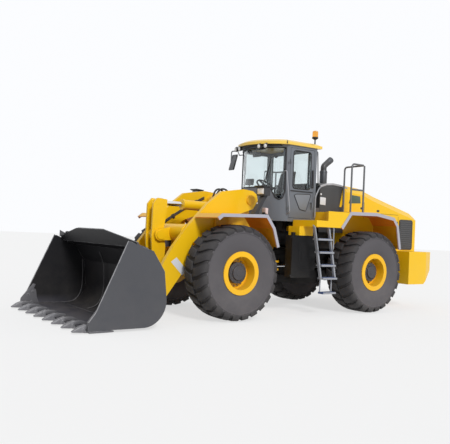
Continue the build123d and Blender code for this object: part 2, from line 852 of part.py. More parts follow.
with BuildPart() as steering_column:
    side_plate([(250, floor), (360, floor), (300, 2420), (175, 2655), (125, 2625), (220, 2380)], -70, 70)
    with BuildSketch(Plane(origin=(pivot_x + 150, 0, 2625), z_dir=(-0.55, 0, 0.835))) as wheel:
        Circle(200)
        Circle(172, mode=Mode.SUBTRACT)
        Rectangle(360, 40)
    extrude(wheel.sketch, amount=24)
save(steering_column, "steering_column")


# ---- exhaust, beacon, mirror, handrails, lamps
with BuildPart() as exhaust_stack:
    bent_tube([(-1600, 0, 2740 + face_gap + 10), (-1600, 0, 3220), (-1790, 0, 3370)], 90, radius=70)
save(exhaust_stack, "exhaust_stack")

beacon_x = roof_rear_x + 25
beacon_y = 600
roof_top = cab_top_z + face_gap + roof_thickness
beacon_foot_z = roof_top - 26  # on the slope at the roof's rear edge
with BuildPart() as beacon:
    post(beacon_x, beacon_y, 12, beacon_foot_z, roof_top + 170)
    post(beacon_x, beacon_y, 62, roof_top + 150, roof_top + 310)
    fillet(beacon.edges().sort_by(Axis.Z)[-1], 30)
save(beacon, "beacon")

mirror_root_x = 120
mirror_arm_z = 3475
mirror_y = -1290
with BuildPart() as mirror_arm:
    bent_tube(
        [
            (mirror_root_x, -roof_side - face_gap, mirror_arm_z),
            (mirror_root_x, mirror_y, mirror_arm_z),
            (mirror_root_x, mirror_y, 3190),
        ],
        40,
        radius=14,
    )
    bent_tube(
        [
            (mirror_root_x, -cab_half - face_gap, 3360),
            (mirror_root_x, -980, 3360),
            (mirror_root_x, -1060, mirror_arm_z),
        ],
        25,
        radius=12,
    )
    side_plate([(150, 3030), (190, 3030), (90, 3400), (50, 3400)], mirror_y, mirror_y + 165, corner=15)
save(mirror_arm, "mirror")

rail_front_x = rear_arch[1][0] - 40
rail_rear_x = rail_front_x - 380
rail_y = fender_outside - 50
rail_top = 3130


def above_fender(x):
    """Height at which a post of the rail stands on the flat of the rear fender."""
    (front_x, front_z), (rear_x, rear_z) = rear_arch[1:3]
    return front_z + (rear_z - front_z) * (x - front_x) / (rear_x - front_x) + 2 * face_gap


with BuildPart() as handrails:
    bent_tube(
        [
            (rail_front_x, rail_y, above_fender(rail_front_x)),
            (rail_front_x, rail_y, rail_top),
            (rail_rear_x, rail_y, rail_top),
            (rail_rear_x - 60, hood_half + 60, rail_top),
            (rail_rear_x - 60, hood_half + 60, above_fender(rail_rear_x - 60)),
        ],
        70,
    )
    round_between((rail_front_x, rail_y, 2600), (rail_rear_x, rail_y, 2600), tube_radius)
    post(rail_rear_x, rail_y, tube_radius, above_fender(rail_rear_x), rail_top - 10)
    both_sides()
save(handrails, "handrails")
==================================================
WHAT TO DO: Repeat the material word for word from its opening line up to and including the line containing "return front_z +".

RESPONSE FOR THIS EXERCISE:
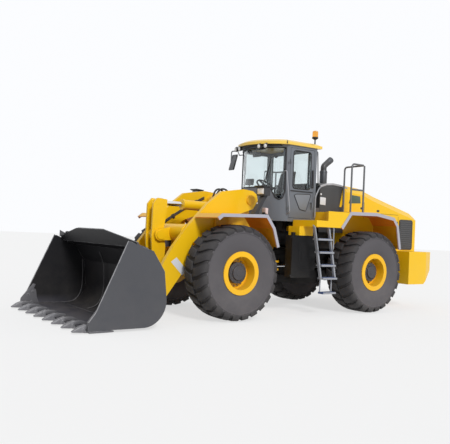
Continue the build123d and Blender code for this object: part 2, from line 852 of part.py. More parts follow.
with BuildPart() as steering_column:
    side_plate([(250, floor), (360, floor), (300, 2420), (175, 2655), (125, 2625), (220, 2380)], -70, 70)
    with BuildSketch(Plane(origin=(pivot_x + 150, 0, 2625), z_dir=(-0.55, 0, 0.835))) as wheel:
        Circle(200)
        Circle(172, mode=Mode.SUBTRACT)
        Rectangle(360, 40)
    extrude(wheel.sketch, amount=24)
save(steering_column, "steering_column")


# ---- exhaust, beacon, mirror, handrails, lamps
with BuildPart() as exhaust_stack:
    bent_tube([(-1600, 0, 2740 + face_gap + 10), (-1600, 0, 3220), (-1790, 0, 3370)], 90, radius=70)
save(exhaust_stack, "exhaust_stack")

beacon_x = roof_rear_x + 25
beacon_y = 600
roof_top = cab_top_z + face_gap + roof_thickness
beacon_foot_z = roof_top - 26  # on the slope at the roof's rear edge
with BuildPart() as beacon:
    post(beacon_x, beacon_y, 12, beacon_foot_z, roof_top + 170)
    post(beacon_x, beacon_y, 62, roof_top + 150, roof_top + 310)
    fillet(beacon.edges().sort_by(Axis.Z)[-1], 30)
save(beacon, "beacon")

mirror_root_x = 120
mirror_arm_z = 3475
mirror_y = -1290
with BuildPart() as mirror_arm:
    bent_tube(
        [
            (mirror_root_x, -roof_side - face_gap, mirror_arm_z),
            (mirror_root_x, mirror_y, mirror_arm_z),
            (mirror_root_x, mirror_y, 3190),
        ],
        40,
        radius=14,
    )
    bent_tube(
        [
            (mirror_root_x, -cab_half - face_gap, 3360),
            (mirror_root_x, -980, 3360),
            (mirror_root_x, -1060, mirror_arm_z),
        ],
        25,
        radius=12,
    )
    side_plate([(150, 3030), (190, 3030), (90, 3400), (50, 3400)], mirror_y, mirror_y + 165, corner=15)
save(mirror_arm, "mirror")

rail_front_x = rear_arch[1][0] - 40
rail_rear_x = rail_front_x - 380
rail_y = fender_outside - 50
rail_top = 3130


def above_fender(x):
    """Height at which a post of the rail stands on the flat of the rear fender."""
    (front_x, front_z), (rear_x, rear_z) = rear_arch[1:3]
    return front_z + (rear_z - front_z) * (x - front_x) / (rear_x - front_x) + 2 * face_gap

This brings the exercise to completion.